Mais de quel augure est-ce que j’ose aborder ce kimono en dépit de sa réputation funeste ? Se traduisant littéralement par « Noir avec armoiries », le kuromontsuki se reconnait par sa noirceur uniforme et ses 5 armoiries blanches (Un sur la nuque, deux derrière les manches, et deux sur le buste). Surnommé trop souvent Kuromofuku (habit de deuil), j’ai souhaité en faire un sujet afin de justement lui enlever cette image macabre. Curieusement, c’est la variante féminine qui en est victime, dire que la version masculine a une fonction plus versatile en tant que « simple » habit de haute formalité.

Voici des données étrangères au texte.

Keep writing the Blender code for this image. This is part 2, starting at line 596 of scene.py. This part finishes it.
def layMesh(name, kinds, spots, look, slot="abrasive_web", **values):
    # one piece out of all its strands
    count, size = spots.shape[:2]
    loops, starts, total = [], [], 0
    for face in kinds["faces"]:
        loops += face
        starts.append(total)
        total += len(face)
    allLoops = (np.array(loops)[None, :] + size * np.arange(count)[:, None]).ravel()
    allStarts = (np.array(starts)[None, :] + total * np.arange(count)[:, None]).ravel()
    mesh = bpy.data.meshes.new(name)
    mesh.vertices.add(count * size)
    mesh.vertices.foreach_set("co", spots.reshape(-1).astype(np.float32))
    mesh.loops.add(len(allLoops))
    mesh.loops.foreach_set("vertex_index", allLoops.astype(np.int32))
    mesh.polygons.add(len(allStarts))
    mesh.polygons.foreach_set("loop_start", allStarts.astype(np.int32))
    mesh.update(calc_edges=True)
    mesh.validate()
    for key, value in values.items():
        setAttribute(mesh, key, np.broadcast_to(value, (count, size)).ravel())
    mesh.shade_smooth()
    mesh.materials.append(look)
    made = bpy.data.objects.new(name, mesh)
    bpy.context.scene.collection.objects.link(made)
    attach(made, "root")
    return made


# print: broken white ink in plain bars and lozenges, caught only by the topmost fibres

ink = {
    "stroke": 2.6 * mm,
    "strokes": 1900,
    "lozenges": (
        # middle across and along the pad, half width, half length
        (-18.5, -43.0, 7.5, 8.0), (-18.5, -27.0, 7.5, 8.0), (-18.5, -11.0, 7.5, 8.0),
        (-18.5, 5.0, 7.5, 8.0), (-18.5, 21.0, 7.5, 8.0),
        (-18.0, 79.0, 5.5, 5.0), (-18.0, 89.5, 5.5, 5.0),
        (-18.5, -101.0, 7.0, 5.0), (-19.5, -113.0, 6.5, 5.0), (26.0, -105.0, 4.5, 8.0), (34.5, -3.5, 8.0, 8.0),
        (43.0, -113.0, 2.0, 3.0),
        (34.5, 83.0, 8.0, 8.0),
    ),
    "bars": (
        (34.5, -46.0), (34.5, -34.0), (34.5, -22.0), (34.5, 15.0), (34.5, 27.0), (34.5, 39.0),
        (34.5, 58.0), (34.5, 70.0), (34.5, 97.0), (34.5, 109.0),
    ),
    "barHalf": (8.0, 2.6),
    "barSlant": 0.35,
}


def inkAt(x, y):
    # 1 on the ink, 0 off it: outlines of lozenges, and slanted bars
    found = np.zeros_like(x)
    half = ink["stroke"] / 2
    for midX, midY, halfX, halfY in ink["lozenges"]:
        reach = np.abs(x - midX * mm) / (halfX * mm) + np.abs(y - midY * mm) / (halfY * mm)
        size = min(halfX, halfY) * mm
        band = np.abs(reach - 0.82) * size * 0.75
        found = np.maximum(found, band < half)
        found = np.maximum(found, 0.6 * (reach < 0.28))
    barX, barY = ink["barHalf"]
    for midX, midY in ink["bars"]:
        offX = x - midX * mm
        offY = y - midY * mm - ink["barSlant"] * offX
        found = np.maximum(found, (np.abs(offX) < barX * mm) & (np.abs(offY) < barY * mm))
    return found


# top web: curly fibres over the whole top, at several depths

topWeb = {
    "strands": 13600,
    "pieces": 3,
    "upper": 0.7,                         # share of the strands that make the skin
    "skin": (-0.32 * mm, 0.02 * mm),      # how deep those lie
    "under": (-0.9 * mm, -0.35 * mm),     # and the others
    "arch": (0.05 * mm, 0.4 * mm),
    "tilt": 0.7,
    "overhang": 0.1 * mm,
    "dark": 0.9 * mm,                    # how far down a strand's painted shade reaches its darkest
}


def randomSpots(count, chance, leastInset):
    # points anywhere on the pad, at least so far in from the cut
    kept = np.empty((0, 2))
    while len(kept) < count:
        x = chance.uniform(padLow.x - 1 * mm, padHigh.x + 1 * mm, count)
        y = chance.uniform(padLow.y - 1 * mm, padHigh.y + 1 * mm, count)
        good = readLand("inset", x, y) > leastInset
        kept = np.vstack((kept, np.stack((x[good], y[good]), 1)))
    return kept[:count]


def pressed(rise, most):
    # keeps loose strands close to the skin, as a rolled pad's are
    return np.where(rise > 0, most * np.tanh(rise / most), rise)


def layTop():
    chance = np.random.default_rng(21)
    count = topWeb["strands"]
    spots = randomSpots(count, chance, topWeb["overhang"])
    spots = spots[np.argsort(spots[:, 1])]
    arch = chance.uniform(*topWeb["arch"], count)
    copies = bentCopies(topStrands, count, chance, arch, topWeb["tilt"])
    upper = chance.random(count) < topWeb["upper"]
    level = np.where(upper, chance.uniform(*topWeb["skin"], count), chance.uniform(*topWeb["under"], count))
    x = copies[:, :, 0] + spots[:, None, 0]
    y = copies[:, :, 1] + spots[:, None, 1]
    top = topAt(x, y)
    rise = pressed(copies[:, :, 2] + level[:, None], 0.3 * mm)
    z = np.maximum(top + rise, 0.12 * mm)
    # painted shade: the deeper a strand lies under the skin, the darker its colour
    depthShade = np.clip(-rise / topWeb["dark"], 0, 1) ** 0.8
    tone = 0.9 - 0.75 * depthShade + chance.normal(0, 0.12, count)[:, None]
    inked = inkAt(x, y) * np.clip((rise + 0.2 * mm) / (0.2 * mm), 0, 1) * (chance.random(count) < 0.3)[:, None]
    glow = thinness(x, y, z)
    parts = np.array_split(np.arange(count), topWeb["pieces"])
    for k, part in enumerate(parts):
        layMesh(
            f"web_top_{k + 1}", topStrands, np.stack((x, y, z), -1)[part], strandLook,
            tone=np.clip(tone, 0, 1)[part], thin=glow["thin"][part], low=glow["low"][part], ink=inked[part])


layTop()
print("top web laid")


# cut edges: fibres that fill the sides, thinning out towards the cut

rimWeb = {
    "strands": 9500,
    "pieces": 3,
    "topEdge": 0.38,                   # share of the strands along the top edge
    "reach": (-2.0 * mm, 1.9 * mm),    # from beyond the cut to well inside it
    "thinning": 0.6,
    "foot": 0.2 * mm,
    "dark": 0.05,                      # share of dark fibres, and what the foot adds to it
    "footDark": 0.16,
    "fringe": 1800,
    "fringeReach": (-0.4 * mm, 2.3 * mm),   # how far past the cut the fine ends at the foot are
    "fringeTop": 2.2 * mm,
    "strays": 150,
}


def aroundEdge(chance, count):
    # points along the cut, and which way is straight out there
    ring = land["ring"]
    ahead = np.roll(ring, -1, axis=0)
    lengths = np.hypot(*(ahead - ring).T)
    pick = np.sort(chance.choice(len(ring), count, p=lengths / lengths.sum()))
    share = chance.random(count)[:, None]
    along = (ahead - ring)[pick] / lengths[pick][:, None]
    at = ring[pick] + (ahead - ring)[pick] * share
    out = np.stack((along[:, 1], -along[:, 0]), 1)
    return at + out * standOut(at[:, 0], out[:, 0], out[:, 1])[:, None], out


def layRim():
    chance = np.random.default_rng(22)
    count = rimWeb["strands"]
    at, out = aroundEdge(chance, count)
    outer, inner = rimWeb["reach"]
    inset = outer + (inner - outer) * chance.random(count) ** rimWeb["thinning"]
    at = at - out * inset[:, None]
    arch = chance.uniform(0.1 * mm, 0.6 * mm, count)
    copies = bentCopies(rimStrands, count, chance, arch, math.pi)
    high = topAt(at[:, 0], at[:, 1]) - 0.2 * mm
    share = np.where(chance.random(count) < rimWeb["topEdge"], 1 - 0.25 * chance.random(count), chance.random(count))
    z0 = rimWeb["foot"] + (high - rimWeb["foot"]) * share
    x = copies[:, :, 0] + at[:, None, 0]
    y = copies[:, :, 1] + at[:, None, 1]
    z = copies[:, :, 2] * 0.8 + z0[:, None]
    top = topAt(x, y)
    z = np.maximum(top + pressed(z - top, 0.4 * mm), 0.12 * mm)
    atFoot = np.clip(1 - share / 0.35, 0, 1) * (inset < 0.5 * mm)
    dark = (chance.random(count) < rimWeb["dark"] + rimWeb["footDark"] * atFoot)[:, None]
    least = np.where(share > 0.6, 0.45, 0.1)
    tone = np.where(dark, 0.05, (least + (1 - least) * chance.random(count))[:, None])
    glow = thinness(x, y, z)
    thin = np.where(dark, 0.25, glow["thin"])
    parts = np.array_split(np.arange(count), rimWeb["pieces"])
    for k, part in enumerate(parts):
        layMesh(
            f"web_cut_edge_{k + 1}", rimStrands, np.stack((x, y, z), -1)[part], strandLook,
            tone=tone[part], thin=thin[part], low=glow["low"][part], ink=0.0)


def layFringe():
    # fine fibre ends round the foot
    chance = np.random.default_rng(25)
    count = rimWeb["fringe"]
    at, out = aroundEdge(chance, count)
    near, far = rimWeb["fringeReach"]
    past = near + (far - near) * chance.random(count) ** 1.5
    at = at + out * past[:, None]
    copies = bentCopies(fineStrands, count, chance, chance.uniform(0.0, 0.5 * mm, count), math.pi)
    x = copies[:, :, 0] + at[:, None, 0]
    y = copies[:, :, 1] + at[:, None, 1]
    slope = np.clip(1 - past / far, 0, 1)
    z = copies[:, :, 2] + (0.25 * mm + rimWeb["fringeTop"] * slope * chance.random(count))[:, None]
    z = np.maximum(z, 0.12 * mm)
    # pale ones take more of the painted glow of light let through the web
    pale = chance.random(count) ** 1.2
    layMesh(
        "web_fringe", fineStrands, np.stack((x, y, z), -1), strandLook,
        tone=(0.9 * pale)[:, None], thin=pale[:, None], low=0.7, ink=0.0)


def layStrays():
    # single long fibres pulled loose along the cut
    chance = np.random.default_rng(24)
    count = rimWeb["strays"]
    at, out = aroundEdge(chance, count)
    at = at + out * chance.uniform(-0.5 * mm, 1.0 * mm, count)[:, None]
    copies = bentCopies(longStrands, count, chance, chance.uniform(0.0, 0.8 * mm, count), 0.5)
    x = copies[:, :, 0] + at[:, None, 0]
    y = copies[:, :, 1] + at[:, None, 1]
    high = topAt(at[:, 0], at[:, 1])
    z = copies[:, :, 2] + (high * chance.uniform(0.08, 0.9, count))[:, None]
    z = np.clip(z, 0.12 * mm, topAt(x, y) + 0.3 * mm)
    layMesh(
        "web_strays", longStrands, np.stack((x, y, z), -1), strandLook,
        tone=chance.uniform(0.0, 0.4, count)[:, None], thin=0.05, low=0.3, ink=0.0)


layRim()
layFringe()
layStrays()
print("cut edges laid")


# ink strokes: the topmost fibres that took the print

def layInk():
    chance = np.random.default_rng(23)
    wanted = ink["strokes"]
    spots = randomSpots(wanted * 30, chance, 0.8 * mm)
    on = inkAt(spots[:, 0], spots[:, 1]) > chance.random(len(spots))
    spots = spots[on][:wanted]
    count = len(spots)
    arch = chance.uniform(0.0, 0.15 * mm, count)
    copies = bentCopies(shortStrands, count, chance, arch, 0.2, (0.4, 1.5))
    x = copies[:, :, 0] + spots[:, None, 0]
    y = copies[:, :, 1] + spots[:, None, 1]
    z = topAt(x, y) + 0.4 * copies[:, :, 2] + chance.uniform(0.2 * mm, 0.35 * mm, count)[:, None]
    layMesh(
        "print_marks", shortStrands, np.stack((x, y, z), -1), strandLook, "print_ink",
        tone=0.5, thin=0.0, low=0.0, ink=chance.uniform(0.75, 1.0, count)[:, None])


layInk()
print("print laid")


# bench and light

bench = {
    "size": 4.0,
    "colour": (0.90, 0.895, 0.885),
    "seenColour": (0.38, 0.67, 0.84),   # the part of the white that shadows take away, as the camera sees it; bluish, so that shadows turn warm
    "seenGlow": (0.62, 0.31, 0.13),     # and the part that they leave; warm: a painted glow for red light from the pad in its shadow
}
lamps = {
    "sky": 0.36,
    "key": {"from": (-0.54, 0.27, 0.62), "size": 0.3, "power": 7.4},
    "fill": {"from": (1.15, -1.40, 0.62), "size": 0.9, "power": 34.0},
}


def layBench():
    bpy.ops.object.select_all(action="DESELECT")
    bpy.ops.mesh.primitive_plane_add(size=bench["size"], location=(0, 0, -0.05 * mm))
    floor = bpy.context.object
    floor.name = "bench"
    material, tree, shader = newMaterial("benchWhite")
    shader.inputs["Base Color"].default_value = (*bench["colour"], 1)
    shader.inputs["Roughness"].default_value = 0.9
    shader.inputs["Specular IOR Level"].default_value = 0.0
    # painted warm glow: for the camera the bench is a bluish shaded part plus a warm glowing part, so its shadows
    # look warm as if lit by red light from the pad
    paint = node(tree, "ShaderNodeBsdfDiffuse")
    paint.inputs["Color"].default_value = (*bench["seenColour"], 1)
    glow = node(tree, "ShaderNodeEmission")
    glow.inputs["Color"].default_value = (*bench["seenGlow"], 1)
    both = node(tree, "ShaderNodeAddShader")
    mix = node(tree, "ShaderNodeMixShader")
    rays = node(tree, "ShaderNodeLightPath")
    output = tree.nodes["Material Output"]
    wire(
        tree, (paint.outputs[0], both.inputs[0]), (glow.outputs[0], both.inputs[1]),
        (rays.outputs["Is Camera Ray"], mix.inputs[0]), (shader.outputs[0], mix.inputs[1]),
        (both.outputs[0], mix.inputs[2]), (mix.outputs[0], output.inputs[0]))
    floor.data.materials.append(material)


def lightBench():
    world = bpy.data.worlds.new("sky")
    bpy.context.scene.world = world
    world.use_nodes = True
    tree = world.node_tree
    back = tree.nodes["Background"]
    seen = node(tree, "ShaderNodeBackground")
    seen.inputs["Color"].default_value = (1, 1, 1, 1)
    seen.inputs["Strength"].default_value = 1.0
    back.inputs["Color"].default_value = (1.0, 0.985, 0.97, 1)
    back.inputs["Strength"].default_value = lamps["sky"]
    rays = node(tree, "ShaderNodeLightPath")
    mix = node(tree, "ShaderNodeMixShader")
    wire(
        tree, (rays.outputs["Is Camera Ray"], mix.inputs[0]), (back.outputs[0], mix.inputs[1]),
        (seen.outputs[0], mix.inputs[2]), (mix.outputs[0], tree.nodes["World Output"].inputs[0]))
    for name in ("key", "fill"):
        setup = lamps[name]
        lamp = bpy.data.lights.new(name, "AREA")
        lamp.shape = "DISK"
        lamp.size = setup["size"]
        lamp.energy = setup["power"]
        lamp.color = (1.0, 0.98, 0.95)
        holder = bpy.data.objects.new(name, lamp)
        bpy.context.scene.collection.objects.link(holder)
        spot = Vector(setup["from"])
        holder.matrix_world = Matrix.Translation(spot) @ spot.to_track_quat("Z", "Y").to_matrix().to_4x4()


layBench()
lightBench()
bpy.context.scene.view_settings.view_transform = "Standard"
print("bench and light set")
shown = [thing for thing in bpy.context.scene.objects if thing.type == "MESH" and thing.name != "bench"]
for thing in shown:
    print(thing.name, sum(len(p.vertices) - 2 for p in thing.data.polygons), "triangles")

Si on ouvre scrupuleusement les cahiers qui dictent les coutumes autour de l’habillement traditionnel, on remarquera finalement que le Kuromontsuki féminin a des règles très similaire au Kuromontsuki masculin. Par son manque d’ornement comme des dessins ou des motifs, il est vu comme un habit formel de grande classe, orné d’une touche de modestie. Tant que nous sommes encore dans le sujet des dogmes autour de l’habillement, il suffit de comprendre que le Kuromontsuki devient un habit de deuil quand il est assorti avec une ceinture de couleur noire unie. S’il est, en revanche, accompagné d’une ceinture cérémoniale colorée, il devient un beau vêtement convenant à de nombreuses occasions formelles. Cela se vaut surtout si vous êtes un invité sans statut particulier, qui ne souhaite pas trop se mettre en avant, comme par exemple, un photographe à un mariage. Mais encore, il peut être porté par une professeure d’art traditionnel qui souhaiterait se mettre en recul par rapport à ses élèves lors d’une démonstration.

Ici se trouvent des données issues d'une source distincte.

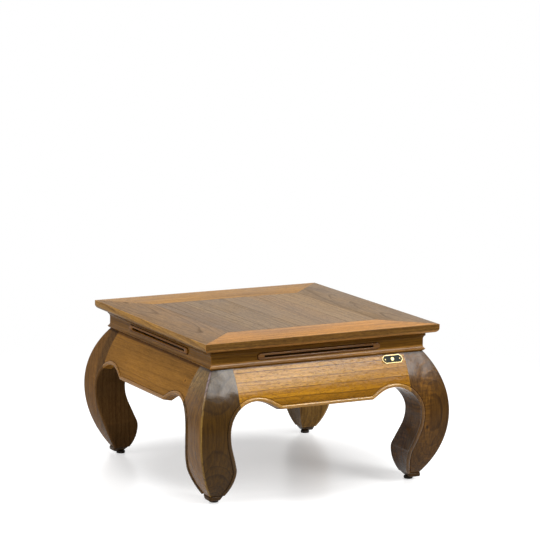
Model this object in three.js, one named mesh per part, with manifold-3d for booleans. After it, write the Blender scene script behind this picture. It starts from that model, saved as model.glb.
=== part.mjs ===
// A square low table with a mitred frame-and-panel top, a moulded waist,
// swelling aprons with a beaded, cusped lower edge, and four sawn and shaped legs
// that swell outwards and curl in again to small feet.
// Lengths are millimetres, +Z is up, and the origin is on the floor under the centre.
// X runs along the front and Y from front to back. The front carries a small plate.

import * as THREE from 'three';
import { mergeVertices, toCreasedNormals } from 'three/addons/utils/BufferGeometryUtils.js';
import Module from 'manifold-3d';

const wasm = await Module();
wasm.setup();

// Driving dimensions: the whole table
const topSide = 600;
const tableHeight = 370;
const topThickness = 20.5;
const topOverhang = 27.4;
const waistHeight = 44;
const fitGap = 0.2;
const overrun = 6;

// Driving dimensions: the mitred frame of the top
const frameWidth = 107;
const edgeRound = 11;
const topArris = 1.2;
const grooveDepth = 8;
const mitreTenonNear = 38;
const mitreTenonWidth = 18;
const mitreTenonReach = 15;
const mitreTenonThickness = 7;
const mitreTenonRise = 4.5;

// Driving dimensions: the boards of the panel and the battens across them
const boardThickness = 10;
const tongueLip = 3.4;
const tongueShoulder = 1.6;
const tongueEndGap = 1;
const boardTongueLength = 4;
const swellGap = 0.5;
const boardWidthShares = [0.061, 0.115, 0.107, 0.179, 0.179, 0.166, 0.12, 0.073];
const battenSpacing = 190;
const battenWidth = 30;
const battenDepth = 12;
const dovetailRoot = 18;
const dovetailFlare = 1.5;
const dovetailDepth = 3;
const battenTenonWidth = 22;
const battenTenonThickness = 6;
const battenTenonLength = 13;
const battenTenonDrop = 1.4;

// Driving dimensions: the waist and its oval mouldings
const waistThickness = 18;
const lipProjection = 4.3;
const lipTipHeight = 4.4;
const lipRound = 3;
const lipHeight = 12;
const coveProjection = 4.1;
const coveHeight = 8;
const coveSoftness = 2.7;
const coveFillet = 8.4;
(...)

Au début du 20ème siècle, ce kimono était vu comme un investissement réfléchi et facile à rentabiliser grâce à sa polyvalence. De plus, n’étant pas orné de broderies ou autres décors artisanaux, son prix était bien plus intéressant ! Il suffit de regarder des archives de photos de cette époque pour voir des mariages auxquelles nombreuses convives portaient des Kuromontsukis. En notre époque contemporaine où nous privilégions un glamour plus voyant, il serait peut-être dommage de porter une robe si terne, mais un bon connaisseur n’aura rien à vous redire si vous vous habillez de la sorte. Cependant, des personnes loin de maîtriser le sujet risquent de vous juger par culture, ou plutôt, par ignorance collective.

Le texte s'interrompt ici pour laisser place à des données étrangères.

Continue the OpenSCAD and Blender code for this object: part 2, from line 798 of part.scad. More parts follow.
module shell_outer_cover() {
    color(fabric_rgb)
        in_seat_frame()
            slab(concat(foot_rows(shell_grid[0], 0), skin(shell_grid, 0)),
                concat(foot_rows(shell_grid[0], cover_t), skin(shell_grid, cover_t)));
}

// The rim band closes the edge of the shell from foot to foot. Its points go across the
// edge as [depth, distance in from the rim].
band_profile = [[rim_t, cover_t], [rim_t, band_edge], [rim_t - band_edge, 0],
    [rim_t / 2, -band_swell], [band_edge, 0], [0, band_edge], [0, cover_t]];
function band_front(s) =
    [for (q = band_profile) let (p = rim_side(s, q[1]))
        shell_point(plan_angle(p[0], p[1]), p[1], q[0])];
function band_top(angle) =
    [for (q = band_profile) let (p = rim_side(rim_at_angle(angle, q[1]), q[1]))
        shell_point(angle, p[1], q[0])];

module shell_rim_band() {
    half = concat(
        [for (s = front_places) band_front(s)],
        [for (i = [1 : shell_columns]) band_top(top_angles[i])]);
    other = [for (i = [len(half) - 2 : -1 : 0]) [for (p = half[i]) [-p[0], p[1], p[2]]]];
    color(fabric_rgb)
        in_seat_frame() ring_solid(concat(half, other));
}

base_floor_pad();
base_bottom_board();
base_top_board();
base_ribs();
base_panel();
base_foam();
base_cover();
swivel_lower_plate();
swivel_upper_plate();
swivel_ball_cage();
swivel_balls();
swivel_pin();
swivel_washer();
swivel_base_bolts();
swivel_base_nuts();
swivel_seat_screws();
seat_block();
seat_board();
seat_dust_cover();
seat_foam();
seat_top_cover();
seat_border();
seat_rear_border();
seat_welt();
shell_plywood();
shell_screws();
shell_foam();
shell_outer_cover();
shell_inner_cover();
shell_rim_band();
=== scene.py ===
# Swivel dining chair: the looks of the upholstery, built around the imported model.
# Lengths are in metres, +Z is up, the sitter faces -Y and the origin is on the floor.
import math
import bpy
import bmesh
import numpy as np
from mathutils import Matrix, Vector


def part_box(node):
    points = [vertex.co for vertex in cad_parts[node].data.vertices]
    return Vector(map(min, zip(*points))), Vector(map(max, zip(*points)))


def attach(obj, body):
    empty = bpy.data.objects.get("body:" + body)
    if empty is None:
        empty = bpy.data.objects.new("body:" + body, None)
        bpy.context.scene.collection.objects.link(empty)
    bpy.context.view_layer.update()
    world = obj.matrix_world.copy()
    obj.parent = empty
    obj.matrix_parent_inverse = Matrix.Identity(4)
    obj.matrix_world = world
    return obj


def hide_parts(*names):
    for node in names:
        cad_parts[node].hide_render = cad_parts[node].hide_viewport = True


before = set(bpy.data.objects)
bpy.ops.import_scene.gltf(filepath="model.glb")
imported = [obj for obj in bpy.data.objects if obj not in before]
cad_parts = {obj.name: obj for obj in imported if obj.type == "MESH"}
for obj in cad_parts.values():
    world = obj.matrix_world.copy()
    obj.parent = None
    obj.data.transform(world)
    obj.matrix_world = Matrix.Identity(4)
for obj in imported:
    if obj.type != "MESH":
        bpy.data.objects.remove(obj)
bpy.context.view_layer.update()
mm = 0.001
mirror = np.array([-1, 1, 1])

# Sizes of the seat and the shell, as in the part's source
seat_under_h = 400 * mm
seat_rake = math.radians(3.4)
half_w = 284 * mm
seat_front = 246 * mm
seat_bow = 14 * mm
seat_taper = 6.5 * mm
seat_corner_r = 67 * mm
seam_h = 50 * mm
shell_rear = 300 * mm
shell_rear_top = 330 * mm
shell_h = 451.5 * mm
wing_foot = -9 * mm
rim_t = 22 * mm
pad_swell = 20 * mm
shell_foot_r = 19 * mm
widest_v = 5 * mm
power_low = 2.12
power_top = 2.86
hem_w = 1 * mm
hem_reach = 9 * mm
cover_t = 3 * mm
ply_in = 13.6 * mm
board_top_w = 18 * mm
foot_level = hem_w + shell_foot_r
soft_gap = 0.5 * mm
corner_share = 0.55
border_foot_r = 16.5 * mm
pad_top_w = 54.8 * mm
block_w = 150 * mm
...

Mais d’où lui vient cette injuste association ? Avant tout, les règles d’habillement autour du deuil ont énormément varié dans l’histoire japonaise, et ils penchaient principalement entre le noir ou le blanc jusqu’au début du siècle précédent. C’est à cette époque cruciale, durant laquelle le Japon commençait à s’occidentaliser, que le noir va prendre le dessus.
En premier, il y a les relations diplomatiques avec des pays occidentaux chez qui le noir représentait déjà la norme. Le Japon, souhaitant faire preuve d’adaptabilité, suggérera cette couleur lors des obsèques de personnes officielles afin de ne pas choquer les invités étrangers.
En deuxième, il y a les échoppes de location de kimono. Loin d’être un concept établi récemment dans le but de satisfaire des touristes dans les quartiers populaires, ces négoces existaient déjà pour satisfaire une clientèle locale réticente à posséder trop d’objets. Culture qui s’explique principalement par la peur de perdre ses valeurs dans les catastrophes naturelles, et qui contribuait au succès de ces négoces. On pouvait y dénicher tant des kimonos blancs que noirs, mais les locataires craignaient souvent l’emprunt d’une pièce claire à cause de la possibilité de les tâcher définitivement. Un drame qui pouvait valoir une amende au retour de la pièce.
Maintenant que les avantages du noir sur le blanc ont été soulevés, pourquoi le kuromontsuki est-il devenu moins populaire malgré tout ? Durant la deuxième guerre mondiale, période empirée par la crise économique et la famine, la possession de biens luxueux était mal vue. Voire interdite. Paradoxalement, cette période se chevauche avec une occidentalisation accélérée du Japon. Depuis cette époque tumultueuse qui a condamné le kimono à devenir l’habit des grandes occasions, on appréciera se vêtir de robes colorées pour le peu d’occasion qui se présentent. Après cette mutation, le kuromontsuki ne sera plus le vêtement recyclé à tout va, mais plutôt l’habit dont on se « réjouit » de porter pour dire adieu.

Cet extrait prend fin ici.